GORANI: And you mentioned that in sort of western established airlines, that a futility part like that one would have been replaced and not simply

repaired. And certainly I imagine that the pilots wouldn't have been told how to sort of reboot the computer while in flight, right.


GORANI: So for nervous flyers out there watching this, I mean is there a way to minimize your exposure to potential problems on flight maintenance

problems? I mean how can you check what airline is conducting the proper maintenance? And which airline is not?

SCHIAVO: Exactly. Great question. Because a lot depends upon your nation's rules and regulations.


SCHIAVO: And in this case, they were critical. And they said that the air regulators themselves weren't as tough as they should be. They had new

recommendations for the regulators themselves in Indonesia and things that they should do to improve.

So the best advice because passengers can't check, you can't know what your airline's maintenance is like unless you work there go, really. And so what

you have to do is look for nations that follow strictest IKO standards. Britain, the United States, Australia, Japan, most advanced aviation

nations do follow those. And they do generally have a much higher standard on maintenance.

GORANI: All right. Mary Schiavo thanks very much, appreciate your time. Mary Schiavo joining us live from South Carolina.

This is The World Right Now. World leaders are getting down to business at climate change talks in Paris.


GORANI: Next we will take a look at one delicate ecosystem that is very much (inaudible).






PRESIDENT OBAMA: Getting 200 nations to agree on anything is hard. And I'm sure there will be points over the next two weeks were progress seems

stymied and everyone rushes to write that we are doomed. But I am convinced that we're going to get big things done here.

GORANI: Barack Obama sounding optimistic about the outcome of the U.N. climate conference in Paris. He thinks negotiators can achieve a binding

agreement if all nations stick to their commitments to reduce global warming.


GORANI: As climate change escalates, the battle over energy resources will only get uglier. And places like the Virunga National Park in the

Democratic Republic of Congo are caught in the crossfire.


GORANI: Arwa Damon explains how clean energy could keep the park and precious gorillas safer.

ARWA DAMON, CNN SENIOR INTERNATIONAL CORRESPONDENT: By night the world's largest lava lake becomes a stunning mosaic of crashing deep orange red

waves. By day nearly a third of the world's remaining mountain Gorillas forage for food.

This is Virunga, a world heritage site, in the Democratic Republic of Congo. A place of unparalleled biodiversity.

But surveying the savannah below, park director Emmanuel de Merode knows, natural wonder isn't enough.

EMMANUEL DE MERODE, PARK DIRECTOR: (inaudible) points all the way along, everywhere where there's (inaudible) and that's actually inside the park.

DAMON: The park also sits in the heart of one of the world's longest running wars.

DE MERODE: Probably 18 of our staff, that little stretch of road there.

DAMON: And then there is oil.

DE MERODE: That's where the drilling was due to be.


DAMON: The government had authorized U.K. oil giant SOCO to explore for oil.
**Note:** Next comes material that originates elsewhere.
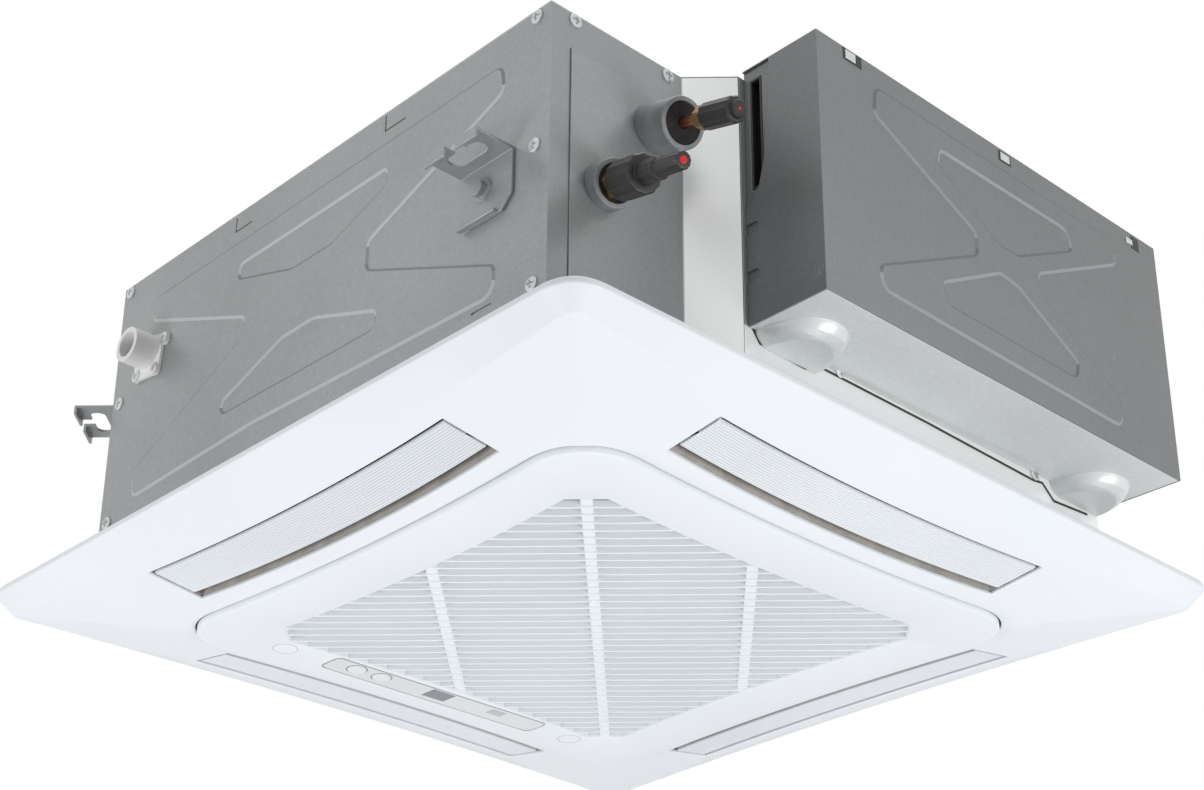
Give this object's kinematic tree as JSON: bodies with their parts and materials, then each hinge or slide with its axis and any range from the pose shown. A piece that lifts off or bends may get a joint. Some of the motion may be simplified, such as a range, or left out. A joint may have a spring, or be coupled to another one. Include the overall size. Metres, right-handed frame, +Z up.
{
  "type": "ceiling cassette air conditioner",
  "caption": "Compact four-way ceiling cassette air conditioner: galvanised body with control box, pipe stubs and hanger brackets over a square white panel with louvres and intake grille.",
  "frame": {"origin": "centre of the unit in the ceiling plane, level with the upper face of the panel's rim", "axes": "+Z up into the ceiling void, -Y towards the plate with the drain spout, +X towards the control box"},
  "size_m": [0.6752, 0.647, 0.2836],
  "materials": {
    "galvanised_steel": "zinc spangle",
    "bright_steel": "bright zinc",
    "liner_foam": "moulded bead foam",
    "fins": "fins",
    "box_steel": "dull zinc",
    "motor_metal": "cast",
    "fan_plastic": "matt",
    "white_plastic": "fine satin",
    "pipe_foam": "grey skin over black foam",
    "copper": "drawn copper",
    "brass": "dull brass",
    "black_plastic": "matt",
    "spout_plastic": "satin",
    "hose_rubber": "matt",
    "board": "lacquered",
    "duct_foam": "closed cell foam",
    "louvre_plastic": "satin, finely ribbed",
    "filter_mesh": "matt net",
    "strip_plastic": "satin",
    "window_plastic": "gloss, smoked",
    "lamp_plastic": "gloss"
  },
  "bodies": {
    "unit": {"front_wall": "galvanised_steel", "pipe_corner_wall": "bright_steel", "right_wall": "galvanised_steel", "rear_wall": "galvanised_steel", "left_wall": "galvanised_steel", "top_plate": "galvanised_steel", "pipe_cover_plate": "bright_steel", "insulation_liner": "liner_foam", "drain_pan": "liner_foam", "heat_exchanger": "fins", "coil_end_plate_front": "galvanised_steel", "coil_end_plate_right": "galvanised_steel", "motor_mount": "box_steel", "fan_motor": "motor_metal", "bell_mouth": "white_plastic", "gas_pipe_sleeve": "pipe_foam", "gas_pipe": "copper", "gas_flare_nut": "brass", "gas_pipe_cap": "black_plastic", "liquid_pipe_sleeve": "pipe_foam", "liquid_pipe": "copper", "liquid_flare_nut": "brass", "liquid_pipe_cap": "black_plastic", "drain_spout": "spout_plastic", "drain_pump": "white_plastic", "drain_hose": "hose_rubber", "float_switch": "white_plastic", "control_box_base": "box_steel", "control_box_cover": "box_steel", "control_box_bottom": "bright_steel", "control_board": "board", "terminal_block": "black_plastic", "cable_grommet": "hose_rubber", "front_hanger_bracket": "bright_steel", "left_hanger_bracket": "bright_steel", "rear_hanger_bracket": "bright_steel", "right_hanger_bracket": "bright_steel", "decorative_panel": "white_plastic", "duct_foam": "duct_foam", "front_louvre_motor": "motor_metal", "right_louvre_motor": "motor_metal", "rear_louvre_motor": "motor_metal", "left_louvre_motor": "motor_metal"},
    "fan": {"turbo_fan": "fan_plastic", "fan_nut": "bright_steel"},
    "float": {"float": "white_plastic"},
    "front_louvre": {"front_louvre": "louvre_plastic"},
    "right_louvre": {"right_louvre": "louvre_plastic"},
    "rear_louvre": {"rear_louvre": "louvre_plastic"},
    "left_louvre": {"left_louvre": "louvre_plastic"},
    "grille": {"intake_grille": "white_plastic", "control_strip": "strip_plastic", "receiver_window": "window_plastic", "lamp_window": "lamp_plastic"},
    "filter": {"air_filter": "filter_mesh"},
    "button_1": {"button_1": "white_plastic"},
    "button_2": {"button_2": "white_plastic"},
    "catch_1": {"grille_catch_1": "white_plastic"},
    "catch_2": {"grille_catch_2": "white_plastic"}
  },
  "joints": [
    {"name": "front_louvre_swing", "type": "hinge", "parent": "unit", "child": "front_louvre", "pos_m": [0, -0.258, -0.0182], "axis": [1, 0, 0], "range_deg": [0, 55]},
    {"name": "right_louvre_swing", "type": "hinge", "parent": "unit", "child": "right_louvre", "pos_m": [0.258, 0, -0.0182], "axis": [0, 1, 0], "range_deg": [0, 55]},
    {"name": "rear_louvre_swing", "type": "hinge", "parent": "unit", "child": "rear_louvre", "pos_m": [0, 0.258, -0.0182], "axis": [-1, 0, 0], "range_deg": [0, 55]},
    {"name": "left_louvre_swing", "type": "hinge", "parent": "unit", "child": "left_louvre", "pos_m": [-0.258, 0, -0.0182], "axis": [0, -1, 0], "range_deg": [0, 55]},
    {"name": "grille_hinge", "type": "hinge", "parent": "unit", "child": "grille", "pos_m": [0.211, 0, -0.0313], "axis": [0, -1, 0], "range_deg": [0, 88]},
    {"name": "filter_lift", "type": "slide", "parent": "grille", "child": "filter", "axis": [0, 0, 1], "range_m": [0, 0.007]},
    {"name": "fan_spin", "type": "hinge", "parent": "unit", "child": "fan", "pos_m": [0, 0, 0.1], "axis": [0, 0, 1], "continuous": true},
    {"name": "float_rise", "type": "slide", "parent": "unit", "child": "float", "axis": [0, 0, 1], "range_m": [0, 0.008]},
    {"name": "button_1_press", "type": "slide", "parent": "grille", "child": "button_1", "axis": [0, 0, 1], "range_m": [0, 0.0008], "stiffness_N_per_m": 900, "springref_m": -0.0002},
    {"name": "button_2_press", "type": "slide", "parent": "grille", "child": "button_2", "axis": [0, 0, 1], "range_m": [0, 0.0008], "stiffness_N_per_m": 900, "springref_m": -0.0002},
    {"name": "catch_1_press", "type": "slide", "parent": "grille", "child": "catch_1", "axis": [0, 0, 1], "range_m": [0, 0.0012], "stiffness_N_per_m": 1200, "springref_m": -0.0002},
    {"name": "catch_2_press", "type": "slide", "parent": "grille", "child": "catch_2", "axis": [0, 0, 1], "range_m": [0, 0.0012], "stiffness_N_per_m": 1200, "springref_m": -0.0002}
  ],
  "couplings": [
    {"joint": "right_louvre_swing", "follows": "front_louvre_swing", "ratio": 1},
    {"joint": "rear_louvre_swing", "follows": "front_louvre_swing", "ratio": 1},
    {"joint": "left_louvre_swing", "follows": "front_louvre_swing", "ratio": 1}
  ]
}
Conservationists called the move illegal amid allegations of

intimidation and violence. SOCO has denied the claims This November, it abandoned the project.

DE MERODE: And there's still a lot of uncertainty there. And so we have to remain very vigilant.
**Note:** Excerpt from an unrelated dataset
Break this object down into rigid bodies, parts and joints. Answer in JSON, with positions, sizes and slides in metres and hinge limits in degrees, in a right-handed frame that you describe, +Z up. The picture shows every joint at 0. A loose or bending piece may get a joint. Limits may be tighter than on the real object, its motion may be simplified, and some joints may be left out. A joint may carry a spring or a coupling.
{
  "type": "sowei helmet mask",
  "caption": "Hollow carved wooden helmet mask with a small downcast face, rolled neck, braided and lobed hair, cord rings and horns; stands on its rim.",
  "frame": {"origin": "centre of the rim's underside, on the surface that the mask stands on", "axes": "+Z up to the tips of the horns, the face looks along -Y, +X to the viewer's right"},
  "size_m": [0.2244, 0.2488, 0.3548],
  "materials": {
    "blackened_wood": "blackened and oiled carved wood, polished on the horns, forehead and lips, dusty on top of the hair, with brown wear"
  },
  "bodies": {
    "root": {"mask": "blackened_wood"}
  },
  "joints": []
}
DAMON: The traditional model of protecting park boundaries will never work here. Especially not when 4 million people live in poverty on Virunga's

edge. So how does nature win? Like this.

A massive hydroelectric project that will bring sustainable energy to an entire region for the first time. This station built just outside the park

is one of eight. All set to be online by 2025, powered by water, from Virunga's protected mountains.
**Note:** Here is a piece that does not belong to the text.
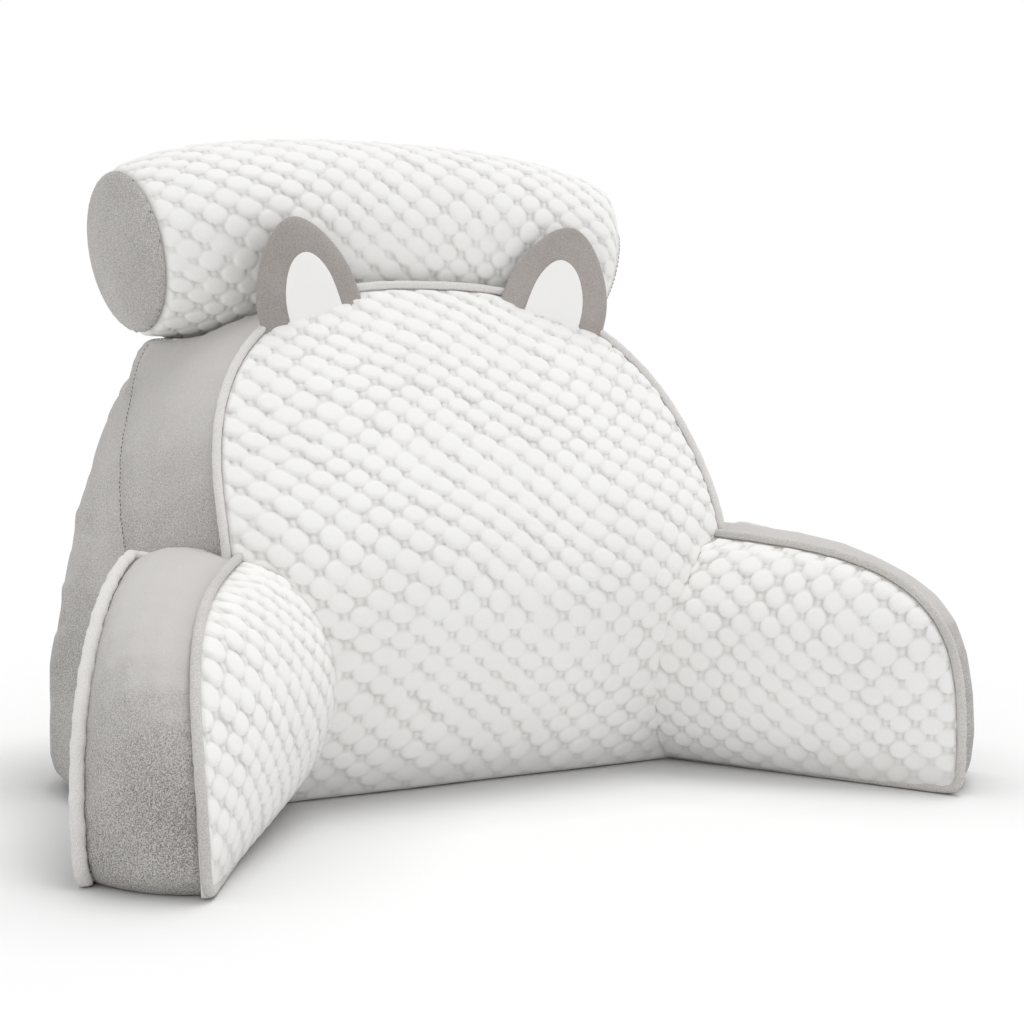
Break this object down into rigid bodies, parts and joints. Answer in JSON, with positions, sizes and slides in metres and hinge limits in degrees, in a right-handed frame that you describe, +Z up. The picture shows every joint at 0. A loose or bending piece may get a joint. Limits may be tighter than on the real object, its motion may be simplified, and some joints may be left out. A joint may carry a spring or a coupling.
{
  "type": "reading pillow with arms",
  "caption": "Leaning reading pillow with a domed quilted front, splayed padded arms, a pair of ears and a neck roll.",
  "frame": {"origin": "middle of the floor area the pillow covers, at floor level", "axes": "+Z up, the quilted front faces -Y, +X along the width, X = 0 is the plane of symmetry of all but the roll"},
  "size_m": [0.8448, 0.5766, 0.6057],
  "materials": {
    "quilted_plush": "soft, quilted into raised bubbles",
    "grey_plush": "soft short pile",
    "piping_plush": "soft covered cord",
    "ear_plush": "soft short pile",
    "ear_satin": "smooth, slightly glossy"
  },
  "bodies": {
    "root": {"arm_left": "grey_plush", "arm_left_inner_panel": "quilted_plush", "arm_left_inner_piping": "piping_plush", "arm_left_outer_panel": "grey_plush", "arm_left_outer_piping": "piping_plush", "arm_right": "grey_plush", "arm_right_inner_panel": "quilted_plush", "arm_right_inner_piping": "piping_plush", "arm_right_outer_panel": "grey_plush", "arm_right_outer_piping": "piping_plush", "back_panel": "grey_plush", "backrest": "grey_plush", "ear_left": "ear_plush", "ear_left_inner": "ear_satin", "ear_right": "ear_plush", "ear_right_inner": "ear_satin", "front_panel": "quilted_plush", "front_piping": "piping_plush", "neck_roll": "quilted_plush", "neck_roll_cap_left": "grey_plush", "neck_roll_cap_right": "grey_plush"}
  },
  "joints": []
}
DE MERODE: And if you've got a healthy forest, then you have these steady water flows, stable water flows and you can reliably produce electricity.

DAMON: And with that will come small and medium companies and jobs. All dependent on the park's vigor to survive. Lead engineer (Safari Combali)

knows it will change his and his children's future.

We live in the dark, he says. This is going to allow a generation of youth to not busy themselves with armed groups but with developing the country.

And making that development reliant on power provided by nature means Virunga has a chance to win the conservation race.

Arwa Damon, CNN, Virunga National Park.


GORANI: A lot more coming up on the World Right Now.


GORANI: Decision day in the U.S. British MPs vote tomorrow on whether the air campaign against ISIS should be expanded into Syria. The pros and the

cons. I speak to lawmakers on both sides.

And U.S. Republican Presidential hopefully Donald Trump is not backing down from controversy. How his campaign is fighting back and denying that he was

making fun of a disabled journalist, we'll be right back.






GORANI: Welcome back, everybody. Even as the U.S. President calls for calm, diplomatic tensions between Russia and Turkey are showing no sign of

letting up.


GORANI: President Putin claims Turkey is buying oil from ISIS and that it shot down a Russian war plane, in fact, to protect that oil trade. The

Turkish President Erdogan told Moscow to prove it.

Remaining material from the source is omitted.